Exploring the Digital Universe

The Digital Universe - a kind of "When Larry (Sanger) left Jimmy (Wales)" story - remains a somewhat nebulous entity. In some ways, it's forward to the past, representing a return to the original Nupedia that Larry Sanger worked on before Wikipedia was founded. In other respects, it's trying a new kind of business model that looks brave, to put it mildly.

Against this background, any insight into the what and how of the Digital Universe is welcome, and this article on the "eLearning Scotland" site (CamelCase, anyone?) provides both (via Open Access News). Worth taking a look.

19 December 2005

Will Wikipedia Fork?

That's the first thought that sprung to my mind when I read that something called rather grandly Digital Universe is to be launched early next year.

Digital Universe is of interest for two reasons. First, it seems to be a kind Wikipedia plus vetting - precisely the kind of thing many have been calling for in the wake of Wikipedia's recent contretemps. The other reason the move is worth noting is that one of the people behind Digital Universe is Larry Sanger, who is usually described as the co-founder of Wikipedia, though the other co-founder, Jimmy Wales, seems to dispute this.

Sanger left Wikipedia in part, apparently, because he was unhappy with the wiki way of working and its results.
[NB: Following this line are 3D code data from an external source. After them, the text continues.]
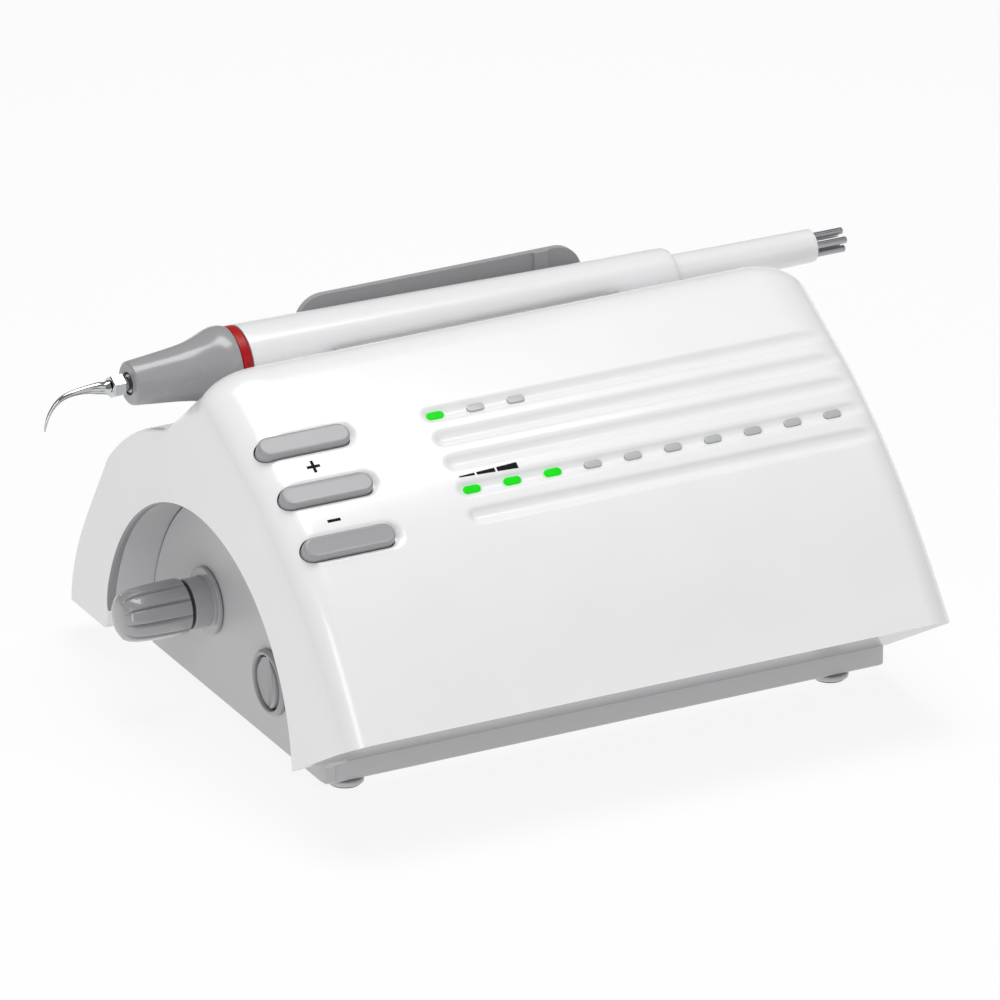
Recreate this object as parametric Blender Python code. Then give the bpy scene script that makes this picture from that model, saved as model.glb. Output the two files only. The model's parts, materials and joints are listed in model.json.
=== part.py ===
"""Tabletop ultrasonic scaler with its handpiece lying in the holder behind the crown.

Unit frame: X runs along the unit's width, left end at -X; the front slope faces -Y;
Z is up from the surface that the feet stand on.  Sizes below are in millimetres.
"""
import math

import bmesh
import bpy
from mathutils import Euler, Matrix, Vector

MM = 0.001

# ---- driving dimensions, mm -------------------------------------------------
UNIT_WIDTH = 183.0
UNIT_FRONT_Y = -83.6
UNIT_REAR_Y = 83.6
FRONT_EDGE_Z = 32.4
REAR_RIM_Z = 9.4
UNDERCUT_END = (-43.0, 8.5)
END_TAPER = 0.015
WALL = 2.5
END_FILLET = 10.0
CROWN_REACH = 1.7
GAP = 0.3

CROWN = (4.0, 90.8)
CROWN_R = 12.4
CROWN_FRONT_SLOPE = 29.0
CROWN_REAR_SLOPE = 57.0
FRONT_END_SLOPE = 52.4
DOME = (6.2, 8.8)
DOME_R = 75.0
SEAM = (61.6, 59.4)
STEP_FOOT = ((25.5, 81.6), (23.9, 83.0))

NICHE = (6.2, 7.4)
NICHE_R = 55.8
NICHE_DEPTH = 14.0

TRAY_BOTTOM_Z = 2.2
TRAY_RIM_Z = 7.2
TRAY_FRONT_Y = -41.9
TRAY_REAR_Y = 79.0
TRAY_RIGHT_X = 91.0
TRAY_FLOOR = 2.5

ROWS_Y = (-19.3, -26.0, -32.6, -39.4, -45.8)
ROW_START_X = -36.5
GROOVE_R = 2.8
GROOVE_DEPTH = 1.2
LIGHT_FIRST_X = -33.0
LIGHT_PITCH = 12.0
LIGHT_SIZE = (5.2, 2.3)
MODE_LIGHTS = 3
LEVEL_LIGHTS = 10

KEYS_Y = (-19.7, -33.1, -46.0)
KEY_X = -72.3
KEY_SIZE = (26.8, 6.6)
KEY_PROUD = 1.5
KEY_SCOOP_R = 5.2
KEY_SCOOP_DEPTH = 1.6
KEY_TRAVEL = 0.8

KNOB_AXIS = (26.8, 28.6)
SWITCH_AXIS = (-10.9, 19.8)
ROCKER_TILT = 8.0

HAND_AXIS = (32.0, 93.6)
HOLDER_HALF = 43.0
HOLDER_IN_R = 10.8
HOLDER_WALL = 1.8
HOLDER_LIP_Z = 97.0
HOLDER_BACK_Z = 102.9

POSTS = ((-52.6, -30.0), (82.5, -30.0), (-66.0, 62.0), (74.0, 62.0))
FEET = {"front_left_foot": (-69.6, -37.8), "front_right_foot": (76.3, -37.8),
        "rear_left_foot": (-69.6, 70.0), "rear_right_foot": (76.3, 70.0)}
REAR_COVER_Y = (71.5, 74.0)
REAR_COVER_TOP = 37.7
SOCKET_Z = 23.0
POWER_X = 50.0
PEDAL_X = 10.0
CORD_X = -28.0
WATER_X = -52.0

END_X = UNIT_WIDTH / 2
NICHE_X = -END_X + NICHE_DEPTH
BOX_CENTRE = (-3.073, 1.2)


# ---- outlines in the (y, z) plane -------------------------------------------
def arc(centre, radius, start, end, steps):
    """Points on a circle, angles in degrees from +y towards +z."""
    points = []
    for i in range(steps + 1):
        angle = math.radians(start + (end - start) * i / steps)
        points.append((centre[0] + radius * math.cos(angle), centre[1] + radius * math.sin(angle)))
    return points


def bezier(p0, p1, p2, p3, t):
    a, b, c, d = (1 - t) ** 3, 3 * (1 - t) ** 2 * t, 3 * (1 - t) * t * t, t ** 3
    return tuple(a * p0[k] + b * p1[k] + c * p2[k] + d * p3[k] for k in (0, 1))


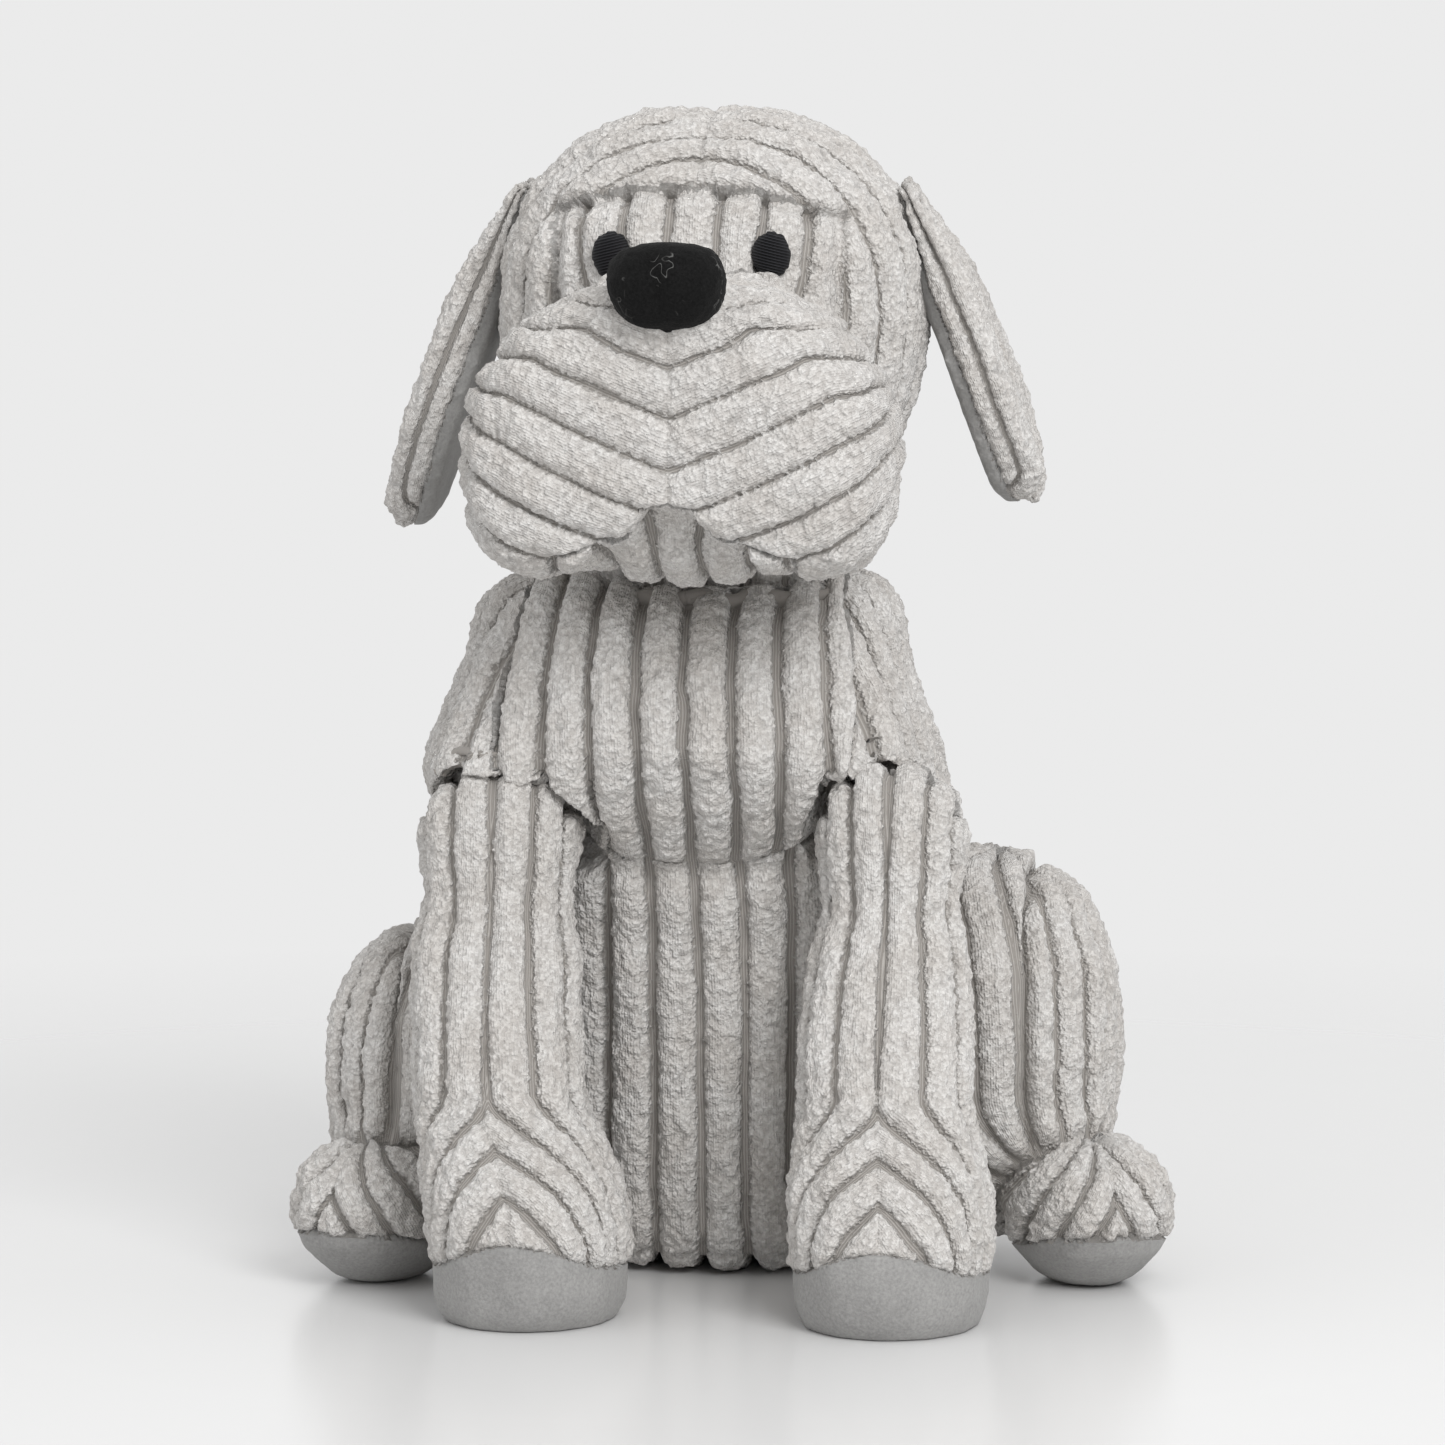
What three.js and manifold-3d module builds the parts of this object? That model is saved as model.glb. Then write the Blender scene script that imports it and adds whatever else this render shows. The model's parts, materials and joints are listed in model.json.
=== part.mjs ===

Digital Universe is not a wiki, so from next year it should be possible to compare two very different approaches to generating large-scale bodies of knowledge from public input.

This is what made me wonder about whether we might see some kind of Wikipedia fork - which is where software development splits into two camps that go their separate ways. There must be many within the Wikipedia community who would prefer something a little more structured than the current Wikipedia: the question is, Will they now jump ship and help build up Digital Universe, or will the latter simply recapitulate the history of Nupedia, Wikipedia's long-forgotten predecessor?